Novara Consulting Group (NCG)

Over the past year, something unusual happened in the software space. The barrier to building an app did not just lower, it collapsed. Tools powered by artificial intelligence made it possible for individuals with limited engineering experience to design, generate, and launch applications in a fraction of the time it previously required. What once took months of coordinated development could now be assembled in days.

At first, this expansion felt like progress. More builders meant more ideas entering the market. More experimentation. More opportunity. Platforms, including Apple’s App Store, largely absorbed this surge without immediate resistance.

That period is ending.

Apple has begun rejecting a growing number of applications that are primarily generated through rapid AI-assisted workflows, often referred to informally as “vibe coding.” These rejections are not based on a single technical violation or policy change. Instead, they reflect a broader evaluation pattern. Applications that lack depth, demonstrate repetitive structures, or provide minimal functional value are being filtered out during review.

This is not a rejection of artificial intelligence as a tool. Apple continues to invest heavily in AI across its ecosystem. What is being rejected is the outcome of how that tool is being used when it results in products that do not meet baseline expectations for usability, performance, and differentiation.
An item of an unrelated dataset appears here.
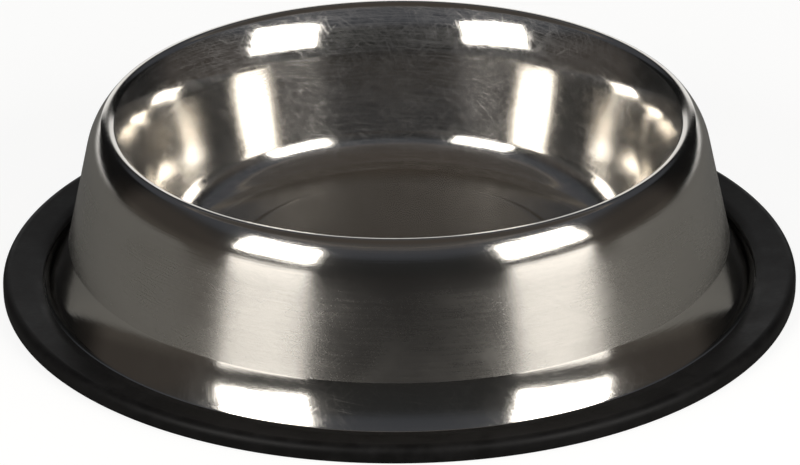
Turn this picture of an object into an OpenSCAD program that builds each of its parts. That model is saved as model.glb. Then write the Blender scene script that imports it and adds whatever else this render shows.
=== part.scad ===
// Non-tip pet bowl: one steel pressing that stands in a rubber ring.
// Both pieces are turned about the vertical axis. The ground is at height zero.

/* [Rim] */
// Height of the rim's top above the ground
rim_height = 56.3; // [52:0.1:70]
// Diameter of the rim across its highest line
rim_d = 181; // [160:1:220]
// Outside radius of the tight bend along the rim's top
crest_bend = 2.8; // [2:0.1:4]
// Angle above level at which the tight bend opens into the shoulder
crest_turn = 41; // [25:1:60]
// Outside radius of the shoulder between the rim and the skirt
shoulder_bend = 21; // [10:0.5:26]

/* [Sheet] */
// Thickness of the steel
sheet = 0.6; // [0.4:0.1:1]

/* [Skirt] */
// Lean of the skirt from upright, in degrees
skirt_tilt = 12.4; // [8:0.2:16]
// Radius of the bend between the skirt and the flare
break_bend = 9.6; // [4:0.2:18]
// Lean of the flare from upright at its top, in degrees
flare_tilt = 18; // [17:0.5:24]
// Radius of the slow curve along the flare
flare_bend = 45; // [25:1:60]
// Lean of the flare from upright at its foot, in degrees
flare_foot_tilt = 35.4; // [30:0.2:44]
// Radius of the tight bend between the flare and the flange
foot_bend = 2.5; // [1:0.1:4]
// Width of the flat flange
flange_w = 8.8; // [6:0.1:12]

/* [Dish] */
// Lean of the dish's wall from upright where it leaves the rim, in degrees
brow_tilt = 35.4; // [28:0.2:42]
// Radius of the bend between the rim and the wall
brow_bend = 40; // [25:1:50]
// Lean of the straight wall below that bend, in degrees
wall_tilt = 14.6; // [10:0.1:20]
// Inside radius of the bend between the wall and the floor
base_bend = 12; // [5:0.5:14]
// Height of the dish's floor above the ground, on its upper side
floor_height = 7.6; // [6:0.1:10]
// Diameter of the raised disc in the floor
disc_d = 99; // [60:1:110]
// Rise of the disc above the floor around it
disc_rise = 2.1; // [0.5:0.1:3]
// Width of the slope around the disc
disc_slope_w = 2.5; // [1.5:0.1:5]

/* [Rubber ring] */
// Thickness of the rubber under the flange
ring_floor = 1.4; // [1:0.1:2.4]
// Height of the ring at its outer side
ring_height = 5.4; // [5:0.1:8]
// Thickness of the rubber outside the flange's edge
ring_wall = 4; // [3:0.1:7]
// Distance of the ring's lips from the inner edge of the flat flange
ring_lip_inset = 0.3; // [0.1:0.1:2.5]
// Fall of the ring's top towards the dish, in degrees
ring_top_fall = 7.5; // [4:0.5:10]
// Radius of the ring's outer top edge
ring_top_round = 2.5; // [1:0.1:2.8]
// Radius of the ring's outer bottom edge
ring_foot_round = 0.8; // [0.4:0.1:1.5]
// Clearance between the rubber and the steel where they don't rest on each other
ring_gap = 0.3; // [0.1:0.05:0.4]

/* [Hidden] */
$fn = 180;

steel_colour = "silver";
rubber_colour = "#222224";

// Largest turn, in degrees, between two points of a bend in the sheet
bend_step = 6;

// Angles run from the outward direction, counter-clockwise in the section.
function polar(centre, radius, angle) = centre + radius * [cos(angle), sin(angle)];
function arc(centre, radius, from, to) =
    let (steps = ceil(abs(to - from) / bend_step))
    [for (i = [0:steps]) polar(centre, radius, from + (to - from) * i / steps)];
function reversed(points) = [for (i = [len(points) - 1:-1:0]) points[i]];

// Rim, shoulder and skirt, each tangent to the one before it
crest_centre = [rim_d / 2, rim_height - crest_bend];
shoulder_centre = polar(crest_centre, crest_bend - shoulder_bend, crest_turn);
skirt_top = polar(shoulder_centre, shoulder_bend, skirt_tilt);

// The flange lies on the ring's floor. The skirt ends where the break bend, the flare and the
// foot bend below it just come down to the flange.
flange_top = ring_floor + sheet;
skirt_foot_height = flange_top + foot_bend * (1 - sin(flare_foot_tilt))
    + flare_bend * (sin(flare_foot_tilt) - sin(flare_tilt))
    + break_bend * (sin(flare_tilt) - sin(skirt_tilt));
skirt_foot = [
    skirt_top.x + (skirt_top.y - skirt_foot_height) * tan(skirt_tilt),
    skirt_foot_height
];
break_centre = polar(skirt_foot, break_bend, skirt_tilt);
flare_centre = polar(break_centre, flare_bend - break_bend, flare_tilt);
foot_centre = polar(flare_centre, foot_bend - flare_bend, flare_foot_tilt);
flange_r = foot_centre.x + flange_w;

// Dish: brow bend, wall and base bend, each tangent to the one before it, and the disc in the
// floor
brow_centre = polar(crest_centre, crest_bend - brow_bend, 180 - brow_tilt);
wall_top = polar(brow_centre, brow_bend, 180 - wall_tilt);
wall_foot_height = floor_height + base_bend * (1 - sin(wall_tilt));
wall_foot = [
    wall_top.x - (wall_top.y - wall_foot_height) * tan(wall_tilt),
    wall_foot_height
];
base_centre = polar(wall_foot, -base_bend, -wall_tilt);
disc_r = disc_d / 2;
slope_foot = [disc_r + disc_slope_w, floor_height];
slope_top = [disc_r, floor_height + disc_rise];

// One side of the sheet, at a depth behind the visible side. The base bend and the curves from
// the skirt to the flange are hollow seen from the visible side, so they widen with depth. The
// other bends narrow.
function steel_side(depth) = concat(
    [[0, slope_top.y - depth], slope_top - [0, depth], slope_foot - [0, depth]],
    arc(base_centre, base_bend + depth, -90, -wall_tilt),
    arc(brow_centre, brow_bend - depth, 180 - wall_tilt, 180 - brow_tilt),
    arc(crest_centre, crest_bend - depth, 180 - brow_tilt, crest_turn),
    arc(shoulder_centre, shoulder_bend - depth, crest_turn, skirt_tilt),
    arc(break_centre, break_bend + depth, 180 + skirt_tilt, 180 + flare_tilt),
    arc(flare_centre, flare_bend + depth, 180 + flare_tilt, 180 + flare_foot_tilt),
    arc(foot_centre, foot_bend + depth, 180 + flare_foot_tilt, 270),
    [[flange_r, flange_top - depth]]
);

// Rubber ring, set round the flange's edge
ring_in = foot_centre.x + ring_lip_inset;
ring_out = flange_r + ring_wall;
top_round_centre = [ring_out - ring_top_round, ring_height - ring_top_round];
foot_round_centre = [ring_out - ring_foot_round, ring_foot_round];
ring_brow = polar(top_round_centre, ring_top_round, 90 + ring_top_fall);
ring_lip = [ring_in, ring_brow.y - (ring_brow.x - ring_in) * tan(ring_top_fall)];

// Section of the pressing, which is one outline: along the visible side from the middle of
// the dish over the rim to the flange's edge, and back at the sheet's thickness
module steel_section() {
    polygon(concat(steel_side(0), reversed(steel_side(sheet))));
}

// Solid section of the ring before the flange's groove is taken out
module ring_body_section() {
    polygon([
        [ring_in, 0],
        [foot_round_centre.x, 0],
        foot_round_centre,
        [ring_out, foot_round_centre.y],
        [ring_out, top_round_centre.y],
        top_round_centre,
        ring_brow,
        ring_lip
    ]);
    translate(top_round_centre)
        circle(r = ring_top_round);
    translate(foot_round_centre)
        circle(r = ring_foot_round);
}

// Groove that takes the flat flange, which rests on its lower side
module groove_section() {
    translate([foot_centre.x, ring_floor])
        square([flange_w + ring_gap, sheet + ring_gap]);
}

module steel_bowl() {
    color(steel_colour)
        rotate_extrude()
            steel_section();
}

module rubber_ring() {
    color(rubber_colour)
        rotate_extrude()
            difference() {
                ring_body_section();
                groove_section();
            }
}

steel_bowl();
rubber_ring();
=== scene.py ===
"""Non-tip pet bowl: a steel pressing in a rubber ring, in a plain studio."""

from math import atan, cos, pi, radians, sin, tan

import bmesh
import bpy
from mathutils import Matrix, Vector


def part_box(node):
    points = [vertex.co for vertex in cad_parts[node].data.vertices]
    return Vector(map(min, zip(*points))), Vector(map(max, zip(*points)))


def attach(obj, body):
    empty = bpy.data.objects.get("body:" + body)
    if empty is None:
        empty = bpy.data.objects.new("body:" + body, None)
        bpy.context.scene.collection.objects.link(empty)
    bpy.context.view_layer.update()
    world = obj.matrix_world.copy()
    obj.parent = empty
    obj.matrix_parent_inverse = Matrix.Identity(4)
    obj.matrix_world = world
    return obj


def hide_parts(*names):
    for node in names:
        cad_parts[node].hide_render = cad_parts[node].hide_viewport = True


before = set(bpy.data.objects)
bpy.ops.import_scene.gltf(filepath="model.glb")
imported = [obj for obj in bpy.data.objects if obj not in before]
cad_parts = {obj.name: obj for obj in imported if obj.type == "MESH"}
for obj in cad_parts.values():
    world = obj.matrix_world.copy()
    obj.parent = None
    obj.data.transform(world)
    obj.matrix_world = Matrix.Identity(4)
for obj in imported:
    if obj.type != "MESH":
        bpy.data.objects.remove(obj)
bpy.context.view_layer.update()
scene = bpy.context.scene
MM = 0.001

# Overall sizes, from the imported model
steel_low, steel_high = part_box("steel_bowl")
ring_low, ring_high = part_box("rubber_ring")
rim_height = steel_high.z
flange_r = steel_high.x
flange_foot = steel_low.z
ring_r = ring_high.x
ring_height = ring_high.z

# Sizes of the pressing's section
sheet = 0.6 * MM
rim_r = 90.5 * MM
crest_bend = 2.8 * MM
crest_turn = radians(41)
shoulder_bend = 21 * MM
skirt_tilt = radians(12.4)
break_bend = 9.6 * MM
flare_tilt = radians(18)
flare_bend = 45 * MM
flare_foot_tilt = radians(35.4)
foot_bend = 2.5 * MM
brow_tilt = radians(35.4)
brow_bend = 40 * MM
wall_tilt = radians(14.6)
base_bend = 12 * MM
floor_height = 7.6 * MM
disc_r = 49.5 * MM
disc_rise = 2.1 * MM
disc_slope = 2.5 * MM
disc_bend = 3.5 * MM

# Sizes of the rubber ring's section
ring_lip_inset = 0.3 * MM
ring_top_fall = radians(7.5)
ring_top_round = 2.5 * MM
ring_foot_round = 0.8 * MM
ring_lip_round = 0.2 * MM
ring_gap = 0.3 * MM

# Fineness of the meshes, and the distance within which two points are one
ROUND_STEPS = 256
BEND_STEP = radians(3)
ROW = 3 * MM
SAME_POINT = 0.001 * MM


def polar(centre, radius, angle):
    """Point of the section at an angle from the outward direction, counter-clockwise."""
    return centre + radius * Vector((cos(angle), sin(angle)))


# Centres of the pressing's bends, and the ends of its straight stretches, as (radius, height)
crest_centre = Vector((rim_r, rim_height - crest_bend))
shoulder_centre = polar(crest_centre, crest_bend - shoulder_bend, crest_turn)
skirt_top = polar(shoulder_centre, shoulder_bend, skirt_tilt)
flange_top = flange_foot + sheet
skirt_foot_height = (
    flange_top + foot_bend * (1 - sin(flare_foot_tilt))
    + flare_bend * (sin(flare_foot_tilt) - sin(flare_tilt))
    + break_bend * (sin(flare_tilt) - sin(skirt_tilt))
)
skirt_foot = Vector((
    skirt_top.x + (skirt_top.y - skirt_foot_height) * tan(skirt_tilt), skirt_foot_height
))
break_centre = polar(skirt_foot, break_bend, skirt_tilt)
flare_centre = polar(break_centre, flare_bend - break_bend, flare_tilt)
foot_centre = polar(flare_centre, foot_bend - flare_bend, flare_foot_tilt)
brow_centre = polar(crest_centre, crest_bend - brow_bend, pi - brow_tilt)
wall_top = polar(brow_centre, brow_bend, pi - wall_tilt)
wall_foot_height = floor_height + base_bend * (1 - sin(wall_tilt))
wall_foot = Vector((
    wall_top.x - (wall_top.y - wall_foot_height) * tan(wall_tilt), wall_foot_height
))
base_centre = polar(wall_foot, -base_bend, -wall_tilt)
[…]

From a platform perspective, this shift is predictable.

When production accelerates faster than quality control, the system begins to self-correct. The App Store is not simply a distribution channel. It is a curated environment where user trust directly impacts platform value. If users repeatedly encounter applications that feel incomplete, redundant, or poorly executed, that trust erodes. Once trust declines, engagement follows, and the long-term stability of the ecosystem becomes a risk.

The current wave of AI-generated applications introduced a volume problem. Many of these apps function at a basic level, but they do not extend beyond that. They often replicate existing concepts without meaningful improvement. They meet the threshold of “working,” but fall short of being useful, reliable, or engaging over time.

Apple’s review process is now acting as a control point to manage that risk.

This development also signals a broader transition in how AI-driven products will be evaluated across industries. The initial phase of AI adoption prioritized access and speed. The ability to create quickly was itself a competitive advantage. That advantage is diminishing as the market becomes saturated with similar outputs.

The next phase prioritizes differentiation and quality.

For developers and organizations, this introduces a different set of requirements. The presence of AI in the development process does not reduce the need for product strategy, user experience design, or performance optimization. If anything, it increases the importance of those elements because the baseline for entry is now so low that differentiation must come from execution rather than access.

From a risk and compliance standpoint, this is a governance issue.

Platforms will continue to implement stricter evaluation mechanisms as AI-generated content and products scale. Organizations that rely on rapid generation without layered review, testing, and refinement processes will encounter increasing friction at the point of distribution. This friction may appear as rejection, reduced visibility, or limited user adoption.

Conversely, organizations that integrate AI into structured development frameworks, where outputs are tested, refined, and aligned with user needs, will be better positioned to pass both platform review and market expectations.

What is unfolding is not a slowdown in AI innovation. It is a normalization of standards.

The ease of building has shifted the challenge elsewhere. It is no longer enough to produce a functional application. The expectation is that the application delivers sustained value, performs reliably, and offers a user experience that justifies its presence in an increasingly crowded environment.

Apple’s actions reflect that expectation. Other platforms are likely to follow similar patterns as they confront the same volume and quality dynamics.

The practical implication is straightforward. The competitive advantage is no longer tied to how quickly something can be built. It is tied to whether what is built can withstand scrutiny, both from platform gatekeepers and from users themselves.

In this environment, AI remains a powerful tool. It is not, however, a substitute for disciplined product development.